Christopher Goundry, capitán británico, le escribió con respeto. Le habló del coraje de sus hombres. Le ofreció amistad.


Pero Gómez Centurión no contestó. “La guerra no es el tercer tiempo de un partido”, diría. “Si querés ser mi amigo, pedile a tu reina que nos devuelva las islas”. Y en esa frase quedaba sellada su herida más antigua.


El Congreso le dio la Cruz al Heroico Valor en Combate mediante el decreto presidencial 577/83 del 15 de marzo de 1984, la más alta distinción militar otorgada por Argentina. Pero eso no borra la sangre ni el dolor.


"Todos los días me pregunto por qué murieron ellos y no yo.

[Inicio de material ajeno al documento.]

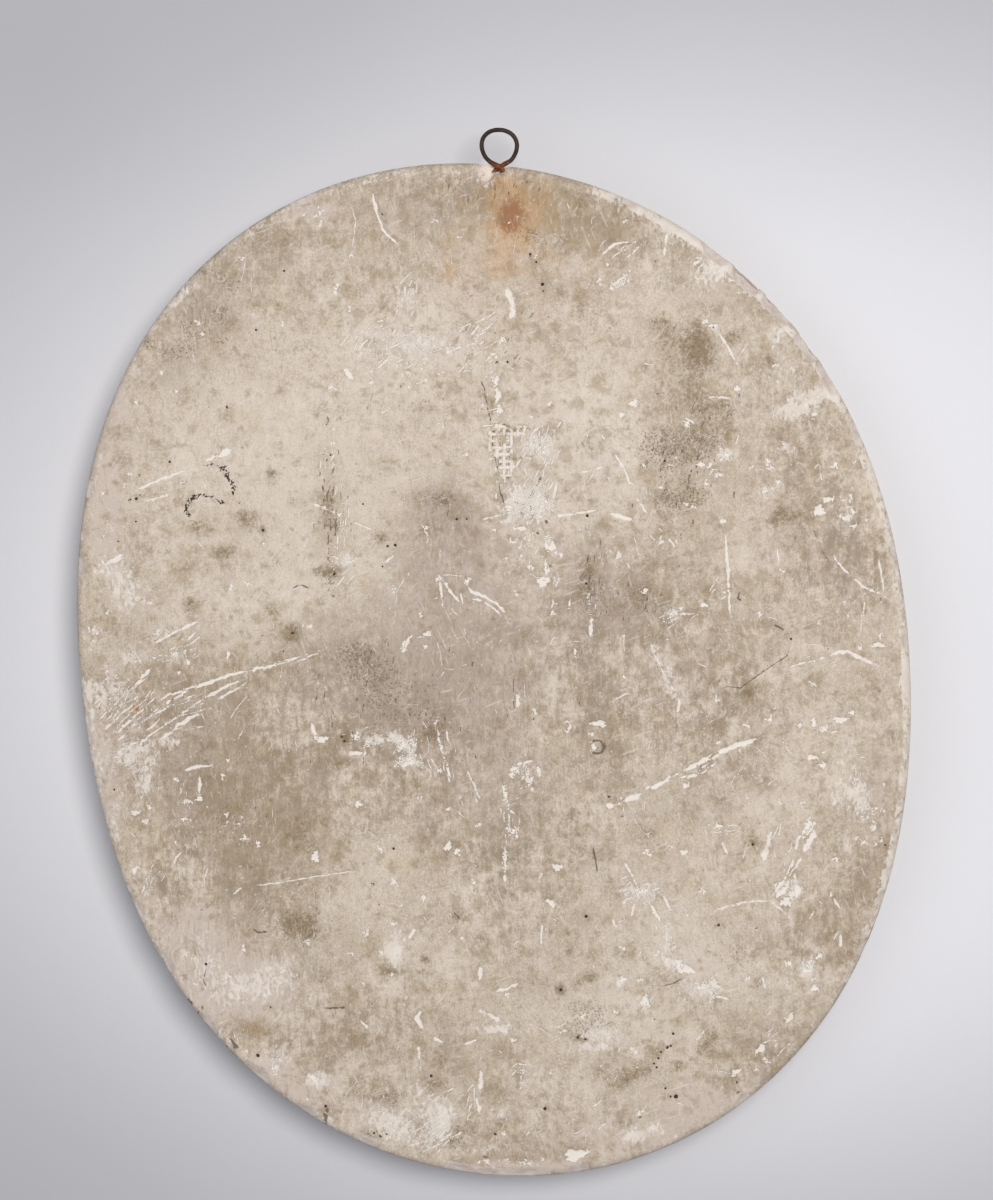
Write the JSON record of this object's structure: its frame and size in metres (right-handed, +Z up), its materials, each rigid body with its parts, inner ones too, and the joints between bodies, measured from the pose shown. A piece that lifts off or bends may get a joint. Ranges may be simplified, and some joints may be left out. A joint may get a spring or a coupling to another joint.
{
  "type": "plaster mold",
  "caption": "Flat oval plaster mold with a shallow stepped hollow in its face, cloth-reinforced back and a wire hanging loop.",
  "frame": {"origin": "on the surface that the mold lies on, face down, in the middle of the whole object's box", "axes": "+Z up out of the back, through the thickness; +Y towards the hanging loop, along the length; +X to the right as the back is seen with the loop at the top"},
  "size_m": [0.3346, 0.42, 0.032],
  "materials": {
    "fine_plaster": "matte",
    "backing_plaster": "matte",
    "aged_plaster": "matte",
    "iron_wire": "satin",
    "hessian": "matte"
  },
  "bodies": {
    "root": {"face_coat": "fine_plaster", "backing_coat": "backing_plaster", "skim_coat": "aged_plaster", "hanger_wire": "iron_wire", "scrim_strip_1": "hessian", "scrim_strip_2": "hessian", "scrim_strip_3": "hessian", "scrim_strip_4": "hessian", "scrim_strip_5": "hessian"}
  },
  "joints": []
}
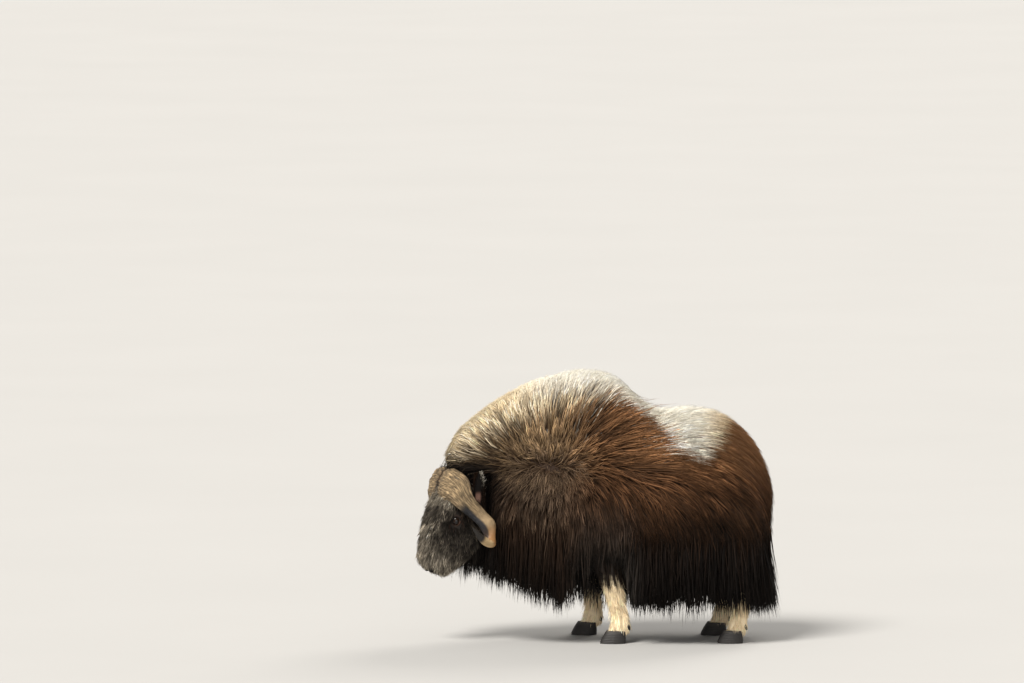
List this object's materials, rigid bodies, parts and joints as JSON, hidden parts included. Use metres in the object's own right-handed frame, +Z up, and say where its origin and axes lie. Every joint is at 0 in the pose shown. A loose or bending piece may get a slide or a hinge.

No tengo respuesta."


Hoy, Andrés Fernández trabaja en una escuela. "La guerra me enseñó a ser humano". Navarro, llego a Gerneral de Brigada en su carrera militar, dice: "Nadie te prepara para las miserias de la guerra. Pero te define".


Gómez Centurión lo resume: "El único lugar donde uno no siente hostilidad es en su fracción. Por eso, cuando un veterano está en crisis, 43 años después, llama a su subteniente o a su cabo. Y ese alguien aparece. Porque en la guerra, nos salvamos entre nosotros."


Nada lo marcó tanto como aquel día en que prometió regresar por uno de los suyos. Lo hizo. En el barro, entre los gritos y la niebla, cumplió. Y eso —eso— nunca se olvida.


Tras la guerra. Fue titular de la Dirección General de Aduanas durante el gobierno de Mauricio Macri. En 2019 fue candidato presidencial por el Frente NOS y posteriormente fundó el Partido de la Reconquista.


Un abrazo y mis respetos eternos, querido amigo.